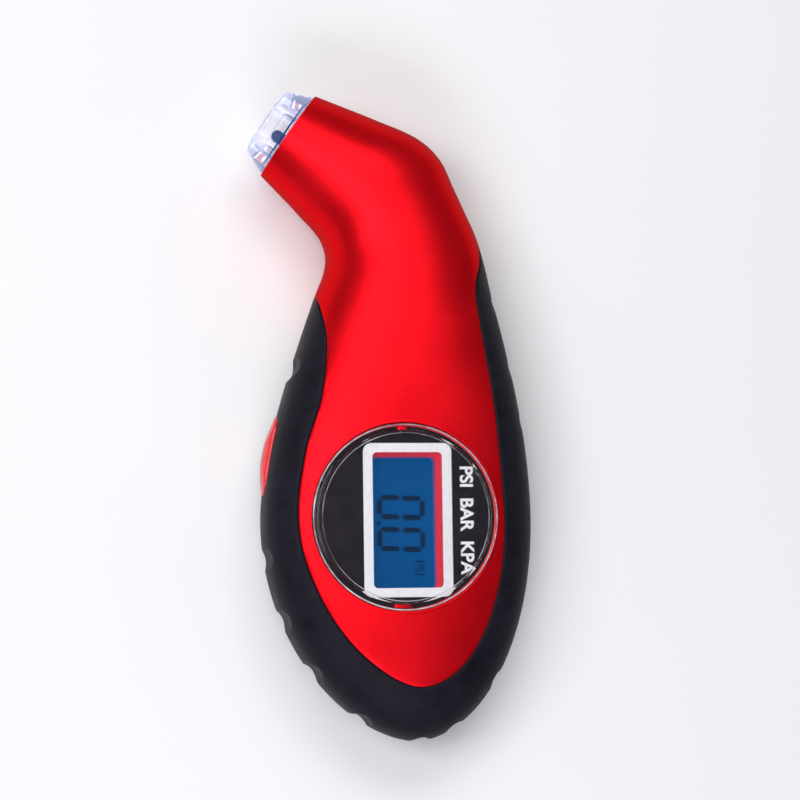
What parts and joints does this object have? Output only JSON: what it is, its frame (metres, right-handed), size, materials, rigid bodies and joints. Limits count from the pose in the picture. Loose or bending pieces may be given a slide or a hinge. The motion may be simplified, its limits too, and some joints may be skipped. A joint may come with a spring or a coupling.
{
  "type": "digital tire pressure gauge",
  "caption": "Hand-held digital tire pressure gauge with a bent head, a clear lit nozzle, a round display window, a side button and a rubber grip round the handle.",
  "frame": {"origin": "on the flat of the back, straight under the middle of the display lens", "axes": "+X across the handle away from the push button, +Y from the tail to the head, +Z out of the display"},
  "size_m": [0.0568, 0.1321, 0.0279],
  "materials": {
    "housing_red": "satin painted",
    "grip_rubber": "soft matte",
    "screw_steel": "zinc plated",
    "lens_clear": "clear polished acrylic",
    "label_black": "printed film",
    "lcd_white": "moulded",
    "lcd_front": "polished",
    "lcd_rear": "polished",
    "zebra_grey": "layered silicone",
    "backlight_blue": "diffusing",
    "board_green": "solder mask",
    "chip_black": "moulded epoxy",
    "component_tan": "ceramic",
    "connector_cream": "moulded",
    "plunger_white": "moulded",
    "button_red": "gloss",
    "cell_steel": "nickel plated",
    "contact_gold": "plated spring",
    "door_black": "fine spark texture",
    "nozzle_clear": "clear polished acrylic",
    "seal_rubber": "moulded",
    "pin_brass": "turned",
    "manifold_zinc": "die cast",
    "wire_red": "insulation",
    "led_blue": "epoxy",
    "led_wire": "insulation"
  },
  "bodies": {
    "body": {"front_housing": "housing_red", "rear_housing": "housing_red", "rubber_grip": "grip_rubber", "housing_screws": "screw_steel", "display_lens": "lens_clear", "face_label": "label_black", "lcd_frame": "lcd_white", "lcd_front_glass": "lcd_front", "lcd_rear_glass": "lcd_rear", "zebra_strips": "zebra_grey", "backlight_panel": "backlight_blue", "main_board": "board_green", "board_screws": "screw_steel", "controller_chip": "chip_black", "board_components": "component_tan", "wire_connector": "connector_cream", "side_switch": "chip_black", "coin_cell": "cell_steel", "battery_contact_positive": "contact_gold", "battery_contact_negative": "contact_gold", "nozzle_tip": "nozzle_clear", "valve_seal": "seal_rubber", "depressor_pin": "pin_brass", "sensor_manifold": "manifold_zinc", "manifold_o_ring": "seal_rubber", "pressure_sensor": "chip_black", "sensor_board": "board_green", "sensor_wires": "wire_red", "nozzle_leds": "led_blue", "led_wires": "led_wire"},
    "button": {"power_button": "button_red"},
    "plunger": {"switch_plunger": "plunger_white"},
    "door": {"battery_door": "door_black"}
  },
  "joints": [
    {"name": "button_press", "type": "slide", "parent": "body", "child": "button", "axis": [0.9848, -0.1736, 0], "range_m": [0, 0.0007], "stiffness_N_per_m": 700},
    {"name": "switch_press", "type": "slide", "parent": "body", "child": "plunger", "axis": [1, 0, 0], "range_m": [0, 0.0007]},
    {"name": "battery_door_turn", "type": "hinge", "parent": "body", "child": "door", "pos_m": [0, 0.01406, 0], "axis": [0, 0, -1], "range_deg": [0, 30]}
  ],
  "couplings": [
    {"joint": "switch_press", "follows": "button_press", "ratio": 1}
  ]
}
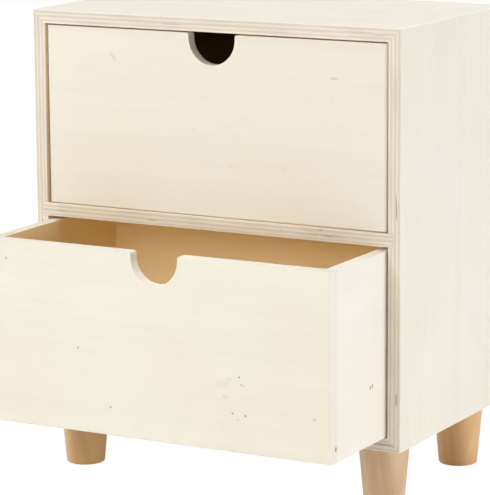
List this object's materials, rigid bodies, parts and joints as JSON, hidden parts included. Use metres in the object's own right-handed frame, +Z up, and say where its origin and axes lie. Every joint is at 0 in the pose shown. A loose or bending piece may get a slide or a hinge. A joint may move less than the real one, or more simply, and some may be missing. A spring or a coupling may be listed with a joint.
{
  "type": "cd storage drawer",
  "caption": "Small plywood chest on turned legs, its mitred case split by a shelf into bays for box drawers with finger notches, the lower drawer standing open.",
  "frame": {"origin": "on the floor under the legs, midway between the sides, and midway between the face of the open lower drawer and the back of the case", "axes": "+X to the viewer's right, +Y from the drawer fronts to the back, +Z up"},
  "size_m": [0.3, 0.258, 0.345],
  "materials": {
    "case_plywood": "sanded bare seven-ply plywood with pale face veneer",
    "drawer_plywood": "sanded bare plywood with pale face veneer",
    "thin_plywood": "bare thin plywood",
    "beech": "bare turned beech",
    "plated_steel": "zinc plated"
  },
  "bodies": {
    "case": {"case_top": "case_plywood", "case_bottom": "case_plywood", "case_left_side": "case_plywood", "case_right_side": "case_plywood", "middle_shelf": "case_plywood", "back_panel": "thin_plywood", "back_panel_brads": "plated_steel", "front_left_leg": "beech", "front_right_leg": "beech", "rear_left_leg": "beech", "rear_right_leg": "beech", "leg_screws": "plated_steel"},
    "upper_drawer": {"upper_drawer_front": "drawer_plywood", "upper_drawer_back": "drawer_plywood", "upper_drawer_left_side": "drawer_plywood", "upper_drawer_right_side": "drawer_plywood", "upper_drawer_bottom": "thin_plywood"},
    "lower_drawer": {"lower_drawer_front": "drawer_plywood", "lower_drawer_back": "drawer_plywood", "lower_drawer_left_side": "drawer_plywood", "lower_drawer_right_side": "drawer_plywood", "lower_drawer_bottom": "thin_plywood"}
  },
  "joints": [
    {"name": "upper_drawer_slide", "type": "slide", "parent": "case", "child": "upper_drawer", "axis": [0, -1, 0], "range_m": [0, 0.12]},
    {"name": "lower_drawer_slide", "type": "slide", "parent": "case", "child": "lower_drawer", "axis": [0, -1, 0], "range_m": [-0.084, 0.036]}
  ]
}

++++

* [DESCRIPTION OF THE TASK]
From the first line to the last, please quote the material above exactly.

* [OUTPUT OF THE TASK]
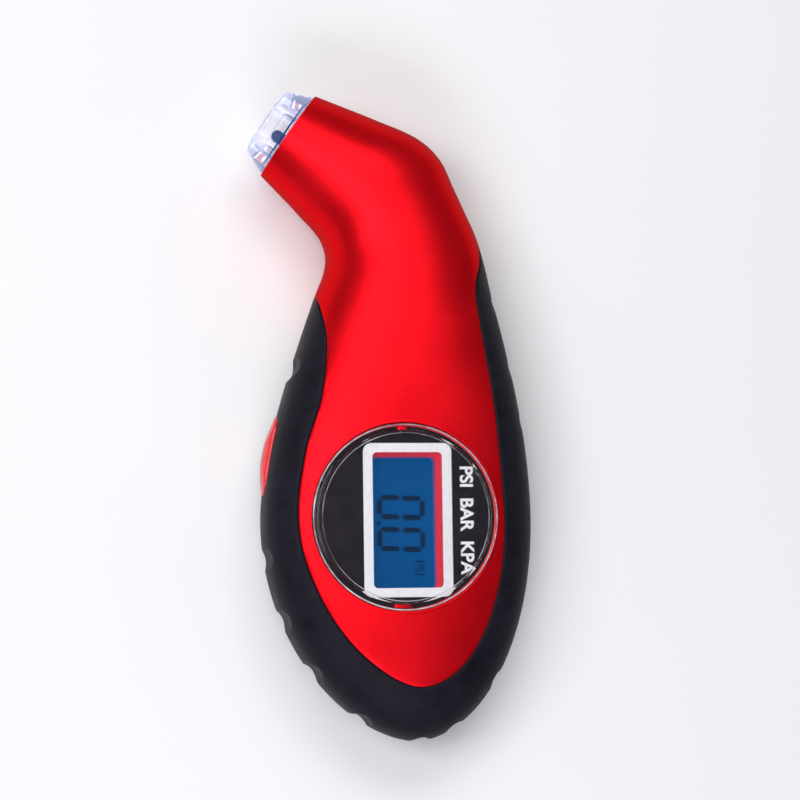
What parts and joints does this object have? Output only JSON: what it is, its frame (metres, right-handed), size, materials, rigid bodies and joints. Limits count from the pose in the picture. Loose or bending pieces may be given a slide or a hinge. The motion may be simplified, its limits too, and some joints may be skipped. A joint may come with a spring or a coupling.
{
  "type": "digital tire pressure gauge",
  "caption": "Hand-held digital tire pressure gauge with a bent head, a clear lit nozzle, a round display window, a side button and a rubber grip round the handle.",
  "frame": {"origin": "on the flat of the back, straight under the middle of the display lens", "axes": "+X across the handle away from the push button, +Y from the tail to the head, +Z out of the display"},
  "size_m": [0.0568, 0.1321, 0.0279],
  "materials": {
    "housing_red": "satin painted",
    "grip_rubber": "soft matte",
    "screw_steel": "zinc plated",
    "lens_clear": "clear polished acrylic",
    "label_black": "printed film",
    "lcd_white": "moulded",
    "lcd_front": "polished",
    "lcd_rear": "polished",
    "zebra_grey": "layered silicone",
    "backlight_blue": "diffusing",
    "board_green": "solder mask",
    "chip_black": "moulded epoxy",
    "component_tan": "ceramic",
    "connector_cream": "moulded",
    "plunger_white": "moulded",
    "button_red": "gloss",
    "cell_steel": "nickel plated",
    "contact_gold": "plated spring",
    "door_black": "fine spark texture",
    "nozzle_clear": "clear polished acrylic",
    "seal_rubber": "moulded",
    "pin_brass": "turned",
    "manifold_zinc": "die cast",
    "wire_red": "insulation",
    "led_blue": "epoxy",
    "led_wire": "insulation"
  },
  "bodies": {
    "body": {"front_housing": "housing_red", "rear_housing": "housing_red", "rubber_grip": "grip_rubber", "housing_screws": "screw_steel", "display_lens": "lens_clear", "face_label": "label_black", "lcd_frame": "lcd_white", "lcd_front_glass": "lcd_front", "lcd_rear_glass": "lcd_rear", "zebra_strips": "zebra_grey", "backlight_panel": "backlight_blue", "main_board": "board_green", "board_screws": "screw_steel", "controller_chip": "chip_black", "board_components": "component_tan", "wire_connector": "connector_cream", "side_switch": "chip_black", "coin_cell": "cell_steel", "battery_contact_positive": "contact_gold", "battery_contact_negative": "contact_gold", "nozzle_tip": "nozzle_clear", "valve_seal": "seal_rubber", "depressor_pin": "pin_brass", "sensor_manifold": "manifold_zinc", "manifold_o_ring": "seal_rubber", "pressure_sensor": "chip_black", "sensor_board": "board_green", "sensor_wires": "wire_red", "nozzle_leds": "led_blue", "led_wires": "led_wire"},
    "button": {"power_button": "button_red"},
    "plunger": {"switch_plunger": "plunger_white"},
    "door": {"battery_door": "door_black"}
  },
  "joints": [
    {"name": "button_press", "type": "slide", "parent": "body", "child": "button", "axis": [0.9848, -0.1736, 0], "range_m": [0, 0.0007], "stiffness_N_per_m": 700},
    {"name": "switch_press", "type": "slide", "parent": "body", "child": "plunger", "axis": [1, 0, 0], "range_m": [0, 0.0007]},
    {"name": "battery_door_turn", "type": "hinge", "parent": "body", "child": "door", "pos_m": [0, 0.01406, 0], "axis": [0, 0, -1], "range_deg": [0, 30]}
  ],
  "couplings": [
    {"joint": "switch_press", "follows": "button_press", "ratio": 1}
  ]
}
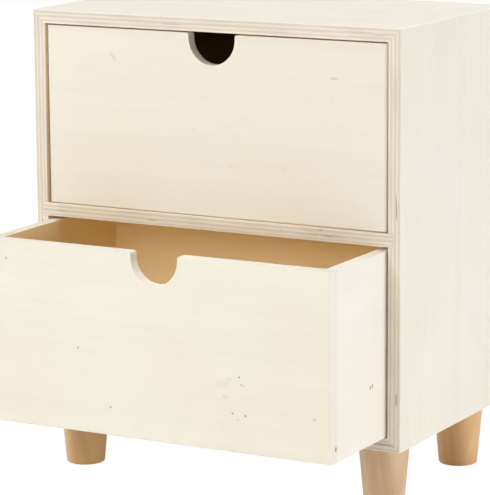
List this object's materials, rigid bodies, parts and joints as JSON, hidden parts included. Use metres in the object's own right-handed frame, +Z up, and say where its origin and axes lie. Every joint is at 0 in the pose shown. A loose or bending piece may get a slide or a hinge. A joint may move less than the real one, or more simply, and some may be missing. A spring or a coupling may be listed with a joint.
{
  "type": "cd storage drawer",
  "caption": "Small plywood chest on turned legs, its mitred case split by a shelf into bays for box drawers with finger notches, the lower drawer standing open.",
  "frame": {"origin": "on the floor under the legs, midway between the sides, and midway between the face of the open lower drawer and the back of the case", "axes": "+X to the viewer's right, +Y from the drawer fronts to the back, +Z up"},
  "size_m": [0.3, 0.258, 0.345],
  "materials": {
    "case_plywood": "sanded bare seven-ply plywood with pale face veneer",
    "drawer_plywood": "sanded bare plywood with pale face veneer",
    "thin_plywood": "bare thin plywood",
    "beech": "bare turned beech",
    "plated_steel": "zinc plated"
  },
  "bodies": {
    "case": {"case_top": "case_plywood", "case_bottom": "case_plywood", "case_left_side": "case_plywood", "case_right_side": "case_plywood", "middle_shelf": "case_plywood", "back_panel": "thin_plywood", "back_panel_brads": "plated_steel", "front_left_leg": "beech", "front_right_leg": "beech", "rear_left_leg": "beech", "rear_right_leg": "beech", "leg_screws": "plated_steel"},
    "upper_drawer": {"upper_drawer_front": "drawer_plywood", "upper_drawer_back": "drawer_plywood", "upper_drawer_left_side": "drawer_plywood", "upper_drawer_right_side": "drawer_plywood", "upper_drawer_bottom": "thin_plywood"},
    "lower_drawer": {"lower_drawer_front": "drawer_plywood", "lower_drawer_back": "drawer_plywood", "lower_drawer_left_side": "drawer_plywood", "lower_drawer_right_side": "drawer_plywood", "lower_drawer_bottom": "thin_plywood"}
  },
  "joints": [
    {"name": "upper_drawer_slide", "type": "slide", "parent": "case", "child": "upper_drawer", "axis": [0, -1, 0], "range_m": [0, 0.12]},
    {"name": "lower_drawer_slide", "type": "slide", "parent": "case", "child": "lower_drawer", "axis": [0, -1, 0], "range_m": [-0.084, 0.036]}
  ]
}